Speed up probe on embezzled funds from counties in Kenya

OPINION
By Fred Waga | Nov 20th 2016 | 2 min read

Investigations into the loss of public funds in Kilifi County have added to the growing list of corruption case files before the Ethics and Anti-corruption Commission (EACC). As the week wound down, there were conflicting reports about the amount of money siphoned off the county’s accounts following the manipulation of the Integrated Management Financial Information System (Ifmis).

The EACC and the Kilifi County administration scaled down the amount of money lost from the initially reported Sh1.8 billion to Sh51 million, but because investigations have not been concluded, the mystery surrounding the theft of these funds has not been solved.

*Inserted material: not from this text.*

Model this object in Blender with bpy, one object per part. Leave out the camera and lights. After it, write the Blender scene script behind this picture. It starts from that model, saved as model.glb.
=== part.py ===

With the slow pace of investigations touching on other mega financial scandals in the National Youth Service, the Health ministry, the Youth Enterprise Development Fund, and the mishandling of the Eurobond, public skepticism over the political will to effectively tackle corruption is rising.

Not surprisingly, the National Assembly’s Public Accounts Committee (PAC) has expressed its impatience with the inability of designated State agencies to demonstrate that progress has been made in sealing corruption loopholes. On this point, we agree with PAC — the EACC, the Director of Public Prosecutions and the Judiciary must speed up activities within their control to ensure the message that corruption does not pay goes out loud and clear.

The slow pace of investigations, the dearth of convictions in corruption-related offences, and the divisive political posturing on matters graft do not inspire public confidence. Ultimately, the Jubilee administration will have to convince Kenyans that it is doing enough to tackle high level graft and is winning the battle in stopping the plunder of State resources. If it does not, it will have to reckon with voters at the ballot in the next General Election.

In the interim, the EACC must follow through on its proposal to the National Treasury to review the Ifmis system and plug the loopholes that allow public officers to illegally transfer funds to private bank accounts. One would have expected that with theft of Sh800 million from the NYS several months ago, this exercise would have been activated much earlier.

Let this IFMIS review not be a public relations exercise to mollify Kenyans. It should be an exercise that is designed to save tax payers money. But ultimately, administrative solutions will not be enough to tackle graft. Without seeming to over simply a complex problem, it will require the joint effort by multiple agencies, public fortitude and political will to yield results.